--- Start COLLECTED MATERIAL ---
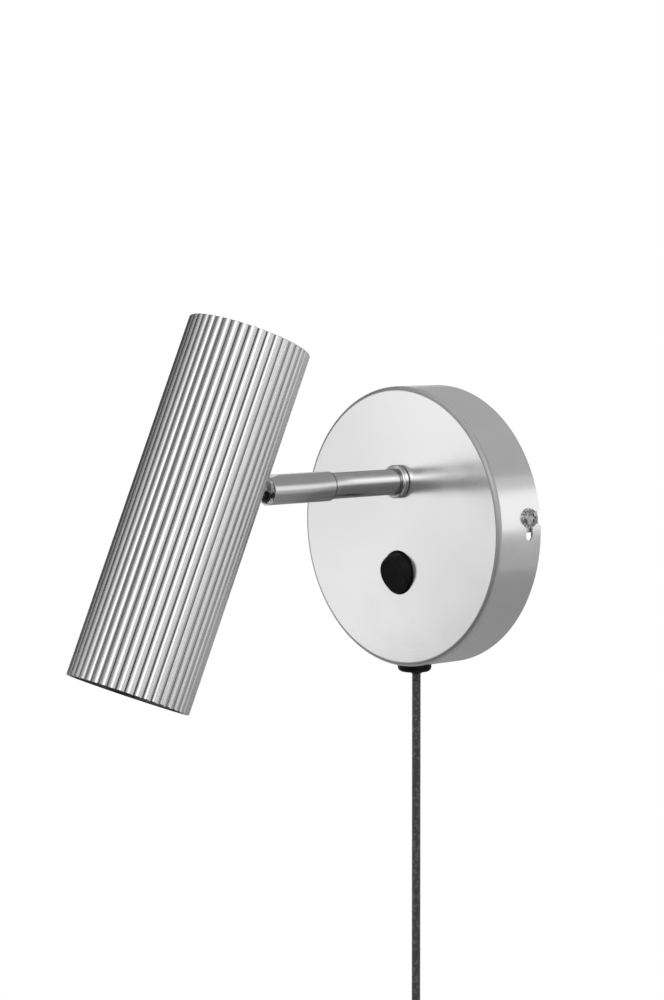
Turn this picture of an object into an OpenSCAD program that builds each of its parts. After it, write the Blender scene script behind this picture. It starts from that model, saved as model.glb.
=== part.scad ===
// Tube wall light: a reeded tube shade on a swivelling arm, with a round wall canopy,
// a rocking push button and a hanging textile cord.
// Millimetres. Z is up, the wall is the plane y = 0, and the light stands out towards -y.
// The origin is the middle of the wall bracket's back face.

/* [Canopy] */
// Outside diameter of the canopy
canopy_d = 120; // [108:1:150]
// How far the canopy stands out from the wall
canopy_depth = 25; // [23:0.5:40]
// Sheet thickness of the canopy
canopy_wall = 1; // [0.8:0.1:1.5]
// Outside rounding of the canopy's front edge
canopy_edge = 1.8; // [1.6:0.1:4]

/* [Wall fixing] */
// Width of the wall bracket's strap
strap_width = 18; // [14:1:24]
// Thickness of the wall bracket
strap_thick = 1.5; // [1:0.1:2.5]
// Distance between the two slots for wall screws
wall_slot_spacing = 60; // [46:1:76]
// Width of a slot for a wall screw
wall_slot_width = 4.5; // [3.5:0.1:6]
// Length of a slot for a wall screw
wall_slot_len = 10; // [7:0.5:14]
// Thread diameter of the two side screws
side_screw_d = 3.5; // [3:0.1:4]
// Distance of the side screws from the wall
side_screw_out = 6.9; // [6:0.1:8]
// Height of the right side screw above the canopy's middle
side_screw_rise = 6.4; // [2:0.2:8]

/* [Arm] */
// Height of the arm above the canopy's middle
arm_height = 19.4; // [17:0.2:26]
// Outside diameter of the fixed arm tube
arm_tube_d = 11; // [10:0.1:12]
// Bore of the arm tube, for the leads
arm_bore_d = 7.2; // [6:0.1:7.6]
// Distance from the canopy's face to the end of the arm sleeve
arm_reach = 74.4; // [66:0.2:110]
// Outside diameter of the turning sleeve
sleeve_d = 12.5; // [12.3:0.1:14]
// Length of the turning sleeve
sleeve_len = 33.9; // [30:0.1:40]
// Outside diameter of the collar at the canopy
collar_d = 14.2; // [13.8:0.1:20]
// Length of the collar along the arm
collar_len = 3.3; // [2.5:0.1:8]

/* [Shade] */
// Diameter of the shade over the reeds
shade_d = 51; // [50:0.5:70]
// Length of the shade
shade_len = 151.5; // [140:0.5:200]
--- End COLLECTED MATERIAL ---
▸ WHAT YOU NEED TO DO:
Pick out each line above that includes "from" and show it.

▸ SOLUTION TO THIS EXERCISE:
Turn this picture of an object into an OpenSCAD program that builds each of its parts. After it, write the Blender scene script behind this picture. It starts from that model, saved as model.glb.
// How far the canopy stands out from the wall
// Distance of the side screws from the wall
// Distance from the canopy's face to the end of the arm sleeve